1412 sayılı CMUK’nın 325. maddesine göre, sanık bozma kararının sonucundan yararlandırılmaktadır. Ancak, temyiz etmişcesine faydalanmanın kabul edilmesi, bu kimsenin bozmadan sonra yeniden verilecek yeni ve son kararı da temyiz edebilmesine olanak tanımamaktadır. Çünkü, sirayet, yasa gereği kabul edilmiş bir haldir. Bu bağlamda sanık sadece bozma kararının sonucundan yararlandırılmaktadır.

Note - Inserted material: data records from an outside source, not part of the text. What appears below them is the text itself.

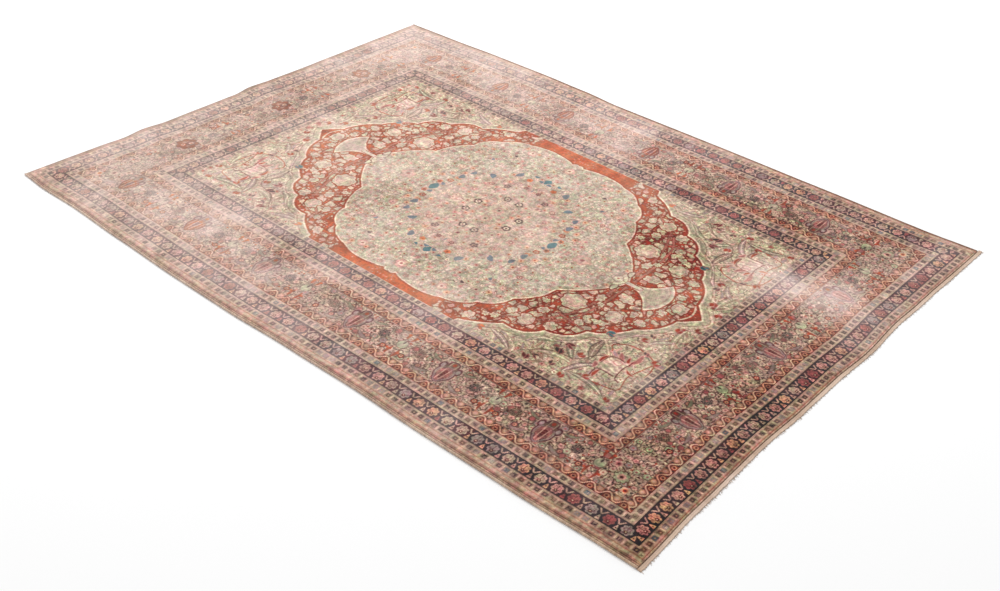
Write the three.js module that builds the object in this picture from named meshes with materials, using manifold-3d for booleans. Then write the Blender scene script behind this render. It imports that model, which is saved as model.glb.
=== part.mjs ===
// A worn, hand-knotted persian rug lying flat on a floor, in millimetres.
// X runs along the rug's length, Y across its width and Z up, with the origin on the floor under the middle.
// The knotted cloth is one solid. An overcast selvedge cord runs along each long side, and the +X end
// keeps a narrow flat-woven web whose warp ends stand out as a short, worn fringe.
import * as THREE from "three";
import { mergeVertices } from "three/addons/utils/BufferGeometryUtils.js";
import Module from "manifold-3d";

// Driving sizes.
const LENGTH = 1797; // between the corners, end to end
const WIDTH = 1300; // between the corners, side to side
const THICKNESS = 6; // pile and foundation together
const RIM_HEIGHT = 3.6; // the pile is worn down at the very edge
const RIM_WIDTH = 5;
const GAP = 0.3; // between pieces that lie against each other
const SELVEDGE_WIDTH = 5;
const SELVEDGE_HEIGHT = 5;
const WEB_WIDTH = 8;
const WEB_THICKNESS = 1.8;
const FRINGE_REACH = 6; // mean length of the fringe beyond the web
const ROOT_DEPTH = 3; // how far a lock's root is fused into the web
const FRINGE_MARGIN = 30; // no fringe this near the web's two ends
const CORNER_REACH = 7; // how far the web's end hangs on past the far corner
const EDGE_DRIFT = 150; // the cloth is pulled out of square only this far in from an edge
const WEB_END_TAPER = 0.6; // share of the web's width that is left at its two tips
const LOCK_COUNT = 150; // locks of worn fringe, about one every 8 mm
// A selvedge cord's eight sides: the flat foot and top as a share of its half width, and the bevels' height.
const CORD = { flat: 0.42, bevel: 0.28 };
// A lock's shape. Reach is a share of the mean, half width and wander shares of the pitch,
// tip a share of the root's width, and heights shares of the web's thickness. Lean is in mm.
const LOCK = {
  shortest: 0.45,
  spread: 0.9,
  wander: 0.3,
  lean: 2.4,
  half: 0.2,
  halfSpread: 0.12,
  tip: 0.55,
  rootHeight: 0.85,
  tipHeight: 0.5,
};
const STEPS_ALONG = 48; // facets of the cloth
const STEPS_ACROSS = 44;

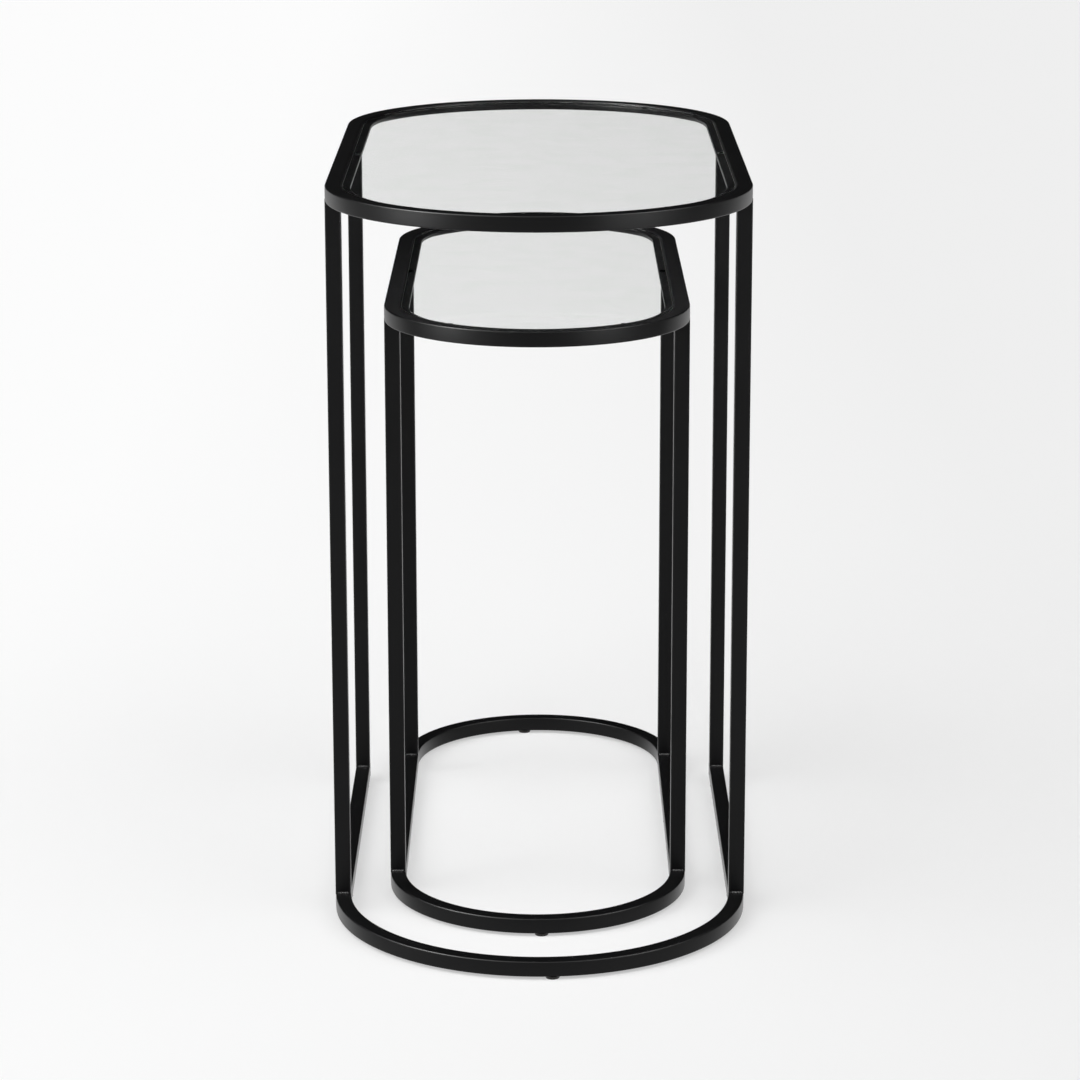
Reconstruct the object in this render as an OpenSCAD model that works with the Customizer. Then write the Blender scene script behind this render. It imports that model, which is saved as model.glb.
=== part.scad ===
// Set of two nesting side tables: square steel tube frames with drop-in glass tops.
// Both tables are stadium-shaped in plan: two straight sides and two half-round ends.
// The large table's base is open at the rear (+Y), and the small table slides in there.
// The origin is on the floor under the middle of the large table. +Z is up.

/* [Tube] */
// Outside width of the square tube
tube = 12.7; // [11:0.1:14]
// Wall thickness of the tube
tube_wall = 1.2; // [0.9:0.1:1.8]
// Outside radius of the tube's four corners
tube_corner = 1.2; // [0.8:0.1:1.6]
// Side of the weld bead where a leg meets a rail
weld_bead = 1.8; // [0.8:0.1:2.5]

/* [Large table] */
// Width across the straight sides
large_width = 335; // [330:1:360]
// Length of the rings' straight sides
large_straight = 350; // [340:1:400]
// Length over the outer faces of the front and rear legs
large_leg_span = 350; // [330:1:370]
// How far the legs stand ahead of the middle of the top ring
large_legs_ahead = 10.5; // [0:0.5:15]
// Height of the rim above the floor
large_height = 600; // [570:1:640]

/* [Small table] */
// Width across the straight sides
small_width = 246; // [230:1:250]
// Length of the rings' straight sides
small_straight = 316; // [300:1:330]
// Length over the outer faces of the front and rear legs
small_leg_span = 331; // [310:1:340]
// Height of the rim above the floor
small_height = 495; // [470:1:505]
// How far its middle stands behind the middle of the large table
small_rearward = 34; // [0:1:40]
// How far its middle stands to the right of the middle of the large table
small_aside = -1.5; // [-5:0.5:5]

/* [Glass tops] */
// Thickness of the glass
glass_thick = 5; // [4:0.5:6]
// Depth of the glass face below the rim
glass_recess = 0.8; // [0.5:0.1:1]
// Gap between the edge of the glass and the tube
glass_gap = 1; // [0.5:0.1:2]
// Width of the flat bar that carries the glass
ledge_width = 7.5; // [6.5:0.5:10]
// Thickness of the flat bar that carries the glass
ledge_thick = 3; // [2:0.5:3]
// Height of the clear pads between the bar and the glass
pad_high = 1; // [0.6:0.1:1]

/* [Floor glides] */
// Diameter of a glide where it meets the tube
glide_wide = 12.6; // [11:0.1:12.6]
// Height of a glide under the tube
glide_high = 2.5; // [2:0.1:4]
// Sideways place of the large table's front glide
large_front_shift = 10; // [-20:1:20]
// Sideways place of the small table's front glide
small_front_shift = 3; // [-20:1:20]
// Sideways place of the small table's rear glide
small_rear_shift = -13; // [-20:1:20]

/* [Hidden] */
$fn = 96;
LEFT = -1;
RIGHT = 1;
FRONT = -1;
REAR = 1;
BLACK = "#1c1c1e";
rail_top = glide_high + tube;
end_cap_thick = 2;
glide_taper = 0.8;
peg_radius = 3;
peg_long = tube_wall + 5;
pad_radius = 3;
pad_angle = 50;
glide_inset = tube / 2;
// The glass and its ledge, measured down from the rim
glass_under = glass_recess + glass_thick;
ledge_top = glass_under + pad_high;
// From the outer face of a leg to the middle of the rail glide beside it
glide_from_end = 30;
// The rear legs' rear faces, where the large base ends
large_rail_end = large_leg_span / 2 - large_legs_ahead;

// Places in plan where glides stand under each table, from that table's middle
large_glide_places = concat(
    [end_place(large_width, large_straight, glide_inset, large_front_shift, FRONT)],
    rail_places(large_width, glide_inset,
        [large_rail_end - large_leg_span + glide_from_end, large_rail_end - glide_from_end])
);
small_glide_places = concat(
    [end_place(small_width, small_straight, glide_inset, small_front_shift, FRONT)],
    [end_place(small_width, small_straight, glide_inset, small_rear_shift, REAR)],
    rail_places(small_width, glide_inset, [0])
);

// A point on a half-round end, inset from its outer edge and shifted sideways by x
function end_place(width, straight, inset, x, end) =
    let (r = width / 2 - inset)
    [x, end * (straight / 2 + sqrt(r * r - x * x))];

// Points on both straight sides, at the given distances along them
function rail_places(width, inset, along) =
    [for (side = [LEFT, RIGHT], y = along) [side * (width / 2 - inset), y]];

// Places of the six glass pads: one halfway along each side and two on each end
function pad_places(width, straight) =
    let (inset = tube + ledge_width / 2, r = width / 2 - inset)
    concat(
        rail_places(width, inset, [0]),
        [for (side = [LEFT, RIGHT], end = [FRONT, REAR])
            [side * r * cos(pad_angle), end * (straight / 2 + r * sin(pad_angle))]]
    );

// Plan outline with half-round ends, set in evenly from the outer edge
module stadium(width, straight, inset) {
    r = width / 2 - inset;
    square([2 * r, straight], center = true);
    for (end = [FRONT, REAR])
        translate([0, end * straight / 2]) circle(r = r);
}

// Flat closed band that follows the plan outline
module stadium_band(width, straight, inset, wide, thick) {
    linear_extrude(thick)
        difference() {
            stadium(width, straight, inset);
            stadium(width, straight, inset + wide);
        }
}

// Cross-section of the square tube, with rounded outside corners
module tube_section() {
    flat = tube - 2 * tube_corner;
    difference() {
        union() {
            square([flat, tube], center = true);
            square([tube, flat], center = true);
            for (x = [-flat / 2, flat / 2], y = [-flat / 2, flat / 2])
                translate([x, y]) circle(r = tube_corner);
        }
        square(tube - 2 * tube_wall, center = true);
    }
}

// Half-round bend of tube about the origin, on the front or rear side
module tube_bend(width, end) {
    rotate([0, 0, end == REAR ? 0 : 180])
        rotate_extrude(angle = 180)
            translate([(width - tube) / 2, 0]) tube_section();
}

// Straight tube along one side
module tube_side(width, straight, side) {
    translate([side * (width - tube) / 2, -straight / 2, 0])
        rotate([-90, 0, 0])
            linear_extrude(straight) tube_section();
}

// Tube bent around the plan outline, with a bend at each end listed
module bent_tube(width, straight, ends, z) {
    translate([0, 0, z + tube / 2])
        union() {
            for (side = [LEFT, RIGHT])
                tube_side(width, straight, side);
            for (end = ends)
                translate([0, end * straight / 2, 0]) tube_bend(width, end);
        }
}

// Bent base tube with a peg hole in its lower wall at each glide
module base_tube(width, straight, ends, places) {
    difference() {
        bent_tube(width, straight, ends, glide_high);
        for (p = places)
            translate([p.x, p.y, glide_high - 1])
                cylinder(r = peg_radius, h = tube_wall + 2);
    }
}

// Upright tube between the base and the top ring, at one corner
module leg(width, span, height, side, end) {
    translate([side * (width - tube) / 2, end * (span - tube) / 2, rail_top])
        linear_extrude(height - tube - rail_top) tube_section();
}

// Fillet weld along one face of a leg. facing is -1 for a front face and 1 for a rear face,
// up is 1 for a weld that stands on a rail and -1 for one that hangs under the top ring.
module leg_weld(facing, up) {
    long = tube - 2 * tube_corner;
    translate([-long / 2, 0, 0])
        rotate([90, 0, 90])
            linear_extrude(long)
                polygon([[0, 0], [facing * weld_bead, 0], [0, up * weld_bead]]);
}

// All the welds of one table. At base_facings lists the end and facing of each base weld.
module table_welds(width, span, height, base_facings) {
    for (side = [LEFT, RIGHT])
        translate([side * (width - tube) / 2, 0, 0]) {
            for (f = base_facings)
                translate([0, leg_face(span, f[0], f[1]), rail_top]) leg_weld(f[1], 1);
            for (end = [FRONT, REAR], facing = [-1, 1])
                translate([0, leg_face(span, end, facing), height - tube]) leg_weld(facing, -1);
        }
}

// Place along Y of the front or rear face of the leg at one end
function leg_face(span, end, facing) =
    end * (span - tube) / 2 + facing * tube / 2;

// Moulded glides: a tapered disc with a peg that presses into the tube
module glides(places) {
    for (p = places)
        translate([p.x, p.y, 0])
            union() {
                cylinder(r1 = glide_wide / 2 - glide_taper, r2 = glide_wide / 2, h = glide_high);
                translate([0, 0, glide_high]) cylinder(r = peg_radius, h = peg_long);
            }
}

// Clear pads on the ledge
module glass_pads(width, straight, height) {
    for (p = pad_places(width, straight))
        translate([p.x, p.y, height - ledge_top])
            cylinder(r = pad_radius, h = pad_high);
}

module glass_ledge(width, straight, height) {
    translate([0, 0, height - ledge_top - ledge_thick])
        stadium_band(width, straight, tube, ledge_width, ledge_thick);
}

module glass_sheet(width, straight, height) {
    translate([0, 0, height - glass_under])
        linear_extrude(glass_thick)
            stadium(width, straight, tube + glass_gap);
}

// Large table

module large_top_ring() {
    color(BLACK) bent_tube(large_width, large_straight, [FRONT, REAR], large_height - tube);
}

module large_glass_ledge() {
    color(BLACK) glass_ledge(large_width, large_straight, large_height);
}

module large_glass_pads() {
    color("#dfe6e2", 0.6) glass_pads(large_width, large_straight, large_height);
}

module large_glass() {
    color("#cfdad4", 0.35) glass_sheet(large_width, large_straight, large_height);
}

module large_leg(side, end) {
    color(BLACK)
        translate([0, -large_legs_ahead, 0])
            leg(large_width, large_leg_span, large_height, side, end);
}

// The base tube stops short of the rear legs' rear faces by the caps' thickness
module large_base_rail() {
    color(BLACK)
        difference() {
            base_tube(large_width, large_straight, [FRONT], large_glide_places);
            translate([-large_width, large_rail_end - end_cap_thick, 0])
                cube([2 * large_width, large_straight, rail_top + tube]);
        }
}

module large_rail_end_caps() {
    color(BLACK)
        for (side = [LEFT, RIGHT])
            translate([side * (large_width - tube) / 2, large_rail_end, glide_high + tube / 2])
                rotate([90, 0, 0])
                    linear_extrude(end_cap_thick)
                        square(tube, center = true);
}

module large_glides() {
    color("#17171a") glides(large_glide_places);
}

module large_weld_beads() {
    color(BLACK)
        translate([0, -large_legs_ahead, 0])
            table_welds(large_width, large_leg_span, large_height,
                [[FRONT, -1], [FRONT, 1], [REAR, -1]]);
}

// Small table

// Moves a piece to where the small table stands
module nested() {
    translate([small_aside, small_rearward, 0]) children();
}

module small_top_ring() {
    color(BLACK) nested() bent_tube(small_width, small_straight, [FRONT, REAR], small_height - tube);
}

module small_glass_ledge() {
    color(BLACK) nested() glass_ledge(small_width, small_straight, small_height);
}

module small_glass_pads() {
    color("#dfe6e2", 0.6) nested() glass_pads(small_width, small_straight, small_height);
}

module small_glass() {
    color("#cfdad4", 0.35) nested() glass_sheet(small_width, small_straight, small_height);
}

module small_leg(side, end) {
    color(BLACK) nested() leg(small_width, small_leg_span, small_height, side, end);
}

module small_base_ring() {
    color(BLACK) nested() base_tube(small_width, small_straight, [FRONT, REAR], small_glide_places);
}

module small_glides() {
    color("#17171a") nested() glides(small_glide_places);
}

module small_weld_beads() {
    color(BLACK)
        nested()
            table_welds(small_width, small_leg_span, small_height,
                [[FRONT, -1], [FRONT, 1], [REAR, -1], [REAR, 1]]);
}

large_top_ring();
large_glass_ledge();
large_glass_pads();
large_glass();
large_leg(LEFT, FRONT);  // large_leg_front_left
large_leg(RIGHT, FRONT);  // large_leg_front_right
large_leg(LEFT, REAR);  // large_leg_rear_left
large_leg(RIGHT, REAR);  // large_leg_rear_right
large_base_rail();
large_rail_end_caps();
large_glides();
large_weld_beads();
small_top_ring();
small_glass_ledge();
small_glass_pads();
small_glass();
small_leg(LEFT, FRONT);  // small_leg_front_left
small_leg(RIGHT, FRONT);  // small_leg_front_right
small_leg(LEFT, REAR);  // small_leg_rear_left
small_leg(RIGHT, REAR);  // small_leg_rear_right
small_base_ring();
small_glides();
small_weld_beads();
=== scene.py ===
# %% [markdown]
# # Two nesting side tables in black steel and clear glass
# The real set is two welded frames of thin square tube. Each frame holds a loose sheet of glass in its
# top ring, and the small table slides in under the large one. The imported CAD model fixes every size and
# place, so this lesson reads its sizes from that model and spends its effort on the surfaces: the soft
# corners of drawn tube, the ripples of a weld, the ground edge of the glass and the powder coat.

# %% Load the fixed frame
import random
from math import cos, pi, radians, sin, sqrt

import bmesh
import bpy
from mathutils import Euler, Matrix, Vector


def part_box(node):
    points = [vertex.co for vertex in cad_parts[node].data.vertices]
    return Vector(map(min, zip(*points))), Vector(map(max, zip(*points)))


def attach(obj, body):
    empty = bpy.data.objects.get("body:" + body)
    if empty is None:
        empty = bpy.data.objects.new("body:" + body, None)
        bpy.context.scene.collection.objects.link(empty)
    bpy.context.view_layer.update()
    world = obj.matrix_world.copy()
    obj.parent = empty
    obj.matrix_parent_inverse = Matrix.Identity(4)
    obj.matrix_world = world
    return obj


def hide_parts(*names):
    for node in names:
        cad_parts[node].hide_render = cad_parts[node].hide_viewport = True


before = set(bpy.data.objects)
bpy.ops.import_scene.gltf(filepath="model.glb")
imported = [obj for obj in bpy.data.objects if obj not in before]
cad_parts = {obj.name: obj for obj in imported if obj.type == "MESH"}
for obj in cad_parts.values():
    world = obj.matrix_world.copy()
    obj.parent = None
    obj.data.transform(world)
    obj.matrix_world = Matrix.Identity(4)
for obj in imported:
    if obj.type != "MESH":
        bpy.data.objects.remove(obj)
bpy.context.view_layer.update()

# %% [markdown]
# ## Units and small helpers
# Blender works in metres here, and a maker thinks in millimetres, so one constant turns one into the
# other. Colours are written as the sRGB hex values that a paint chart gives, and one function turns
# them into the linear values that the shaders expect. One more function adds a shader node, sets it up
# and links it, which keeps each material short enough to read at a glance.

# %% Units, colours and shader nodes
MM = 0.001
scene = bpy.context.scene
UP = Vector((0, 0, 1))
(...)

Sanık A.. T.. hakkında hırsızlık suçundan kurulan 07.06.2005 tarihli hüküm temyiz edilmeden kesinleştiğinden ve sirayet müessesesinin yasal sonucu gereği Adana 1.Ağır Ceza Mahkemesi’nin 23.05.2008 gün ve 2008/84 Esas, 2008/186 sayılı kararı ile kurulan hükmü temyiz etme olanağı bulunmadığından,
Hal böyle olunca;
Hükümlü A.. T.. ile sanık H.. T.. savunmanlarının, bu konudaki isteklerinin 5320 sayılı Yasanın 8/1.maddesi yollamasıyla 1412 sayılı CMUK’nın 317.maddesi gereğince, tebliğnameye kısmen aykırı olarak REDDİNE,
II-Sanık S.. T.. hakkında kurulan hükme yönelik temyiz isteminin incelenmesine gelince:
Sanığın hırsızlık eylemine uyan ve 5237 sayılı TCK’nın 141/1 ve 31/3. maddelerindeki suçunun gerektirdiği cezanın türü ve üst sınırına göre, mahkumiyet hükmünün kurulduğu 23.05.2008 tarihi ile inceleme tarihi arasında aynı Yasanın 66/1-e ve 66/2. maddelerinde öngörülen 5 yıl 4 aylık sürenin geçmiş bulunması,
Bozmayı gerektirmiş, sanık S.. T.. savunmanının temyiz itirazı ve tebliğnamedeki düşünce bu bakımdan yerinde görülmüş olduğundan hükmün açıklanan nedenle BOZULMASINA, bozma nedeni yeniden yargılama yapılmasını gerektirmediğinden, 5320 sayılı Yasanın 8/1.maddesi yollamasıyla, 1412 sayılı CMUK’nın 322.maddesinin verdiği yetkiye dayanılarak, sanık hakkında açılan kamu davasının zamanaşımı nedeniyle DÜŞMESİNE, 12.01.2015 tarihinde oybirliğiyle karar verildi.